MSE graduate student receives first prize for super-capacitor research

MASc candidate Han Gao wins first place for his research poster at the 2011 Electrochemical Society (Canadian Section) Fall Symposium


Photo: MASc candidate Han Gao (right) with Associate Professor Keryn Lian (centre right) and the Flexible Energy & Electronics Laboratory group at the 2011 Electrochemical Society (Canadian Section) Fall Symposium

November 18, 2011

Materials Science & Engineering MASc candidate Han Gao (MSE 1T0) won first place in the student poster competition of the Electrochemical Society (ECS) Canadian Section Fall Symposium 2011, held at the University of Calgary on November 5, 2011. Gao’s poster, titled “Proton Conducting Polymer Electrolytes for Ultrahigh Rate Solid Electrochemical Capacitors” showcases advanced research in the area of materials for super-capacitor design conducted within the Flexible Energy & Electronics Laboratory, supervised by Associate Professor Keryn K. Lian.

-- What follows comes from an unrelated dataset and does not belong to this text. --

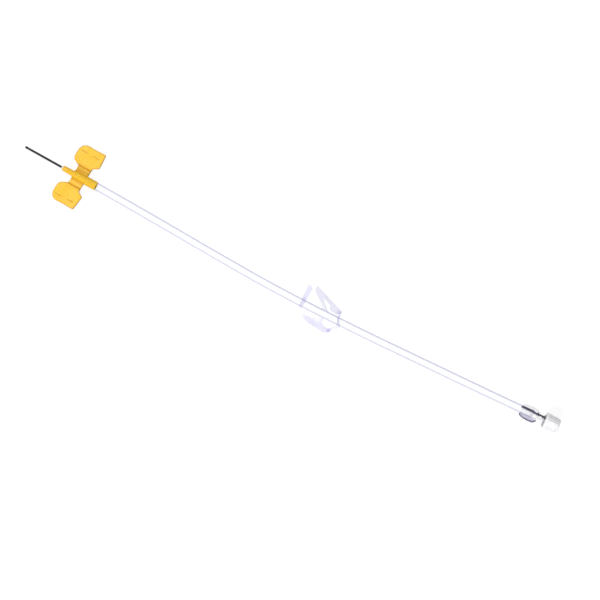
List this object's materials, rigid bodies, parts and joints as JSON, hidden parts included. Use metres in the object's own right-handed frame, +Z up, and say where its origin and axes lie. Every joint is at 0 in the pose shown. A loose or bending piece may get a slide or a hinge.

Super-capacitors (also known as electrochemical capacitors or ultra-capacitors), are a class of energy storage technologies used for rapid, high-power delivery. In contrast to batteries, which have the ability to store large amounts of energy but cannot deliver power in a short time (think hybrid car engine ignition), super-capacitors offer a bridging solution between these two competing design goals.

Gao’s solid polymer-based, thin-film super-capacitor

Conventionally, ionic conductive liquid solutions (also known as liquid electrolytes) are used to attain the high conductivity property critical for high performance electrochemical energy storage devices. However, liquid-based super-capacitors devices require bulky metal casings to prevent leakage and often contain environmentally unfriendly chemicals and materials.

The Flexible Energy & Electronics Laboratory’s research team focuses on the next-generation of high-performance solid polymer-based super-capacitors. In Gao’s award-winning research, he alters the internal materials chemistry as well as the polymer electrolyte to demonstrate a super high-rate performance of 100 V/s. This is the highest charge delivery rate reported to date for solid super-capacitors, exceeding even many advanced liquid electrolyte-based devices.

“In addition to their outstanding performance, solid polymer-based super-capacitors have the advantage of being lightweight, thin, and flexible, thus enabling form factors as small as a postage stamp and versatile enough to be embedded into cars or airplane bodies,” says Professor Lian. “The polymer electrolytes developed by our team promise to enable future high-power consumption systems, from flexible and wearable electronics to performance applications such as automotive and other transportation technologies.”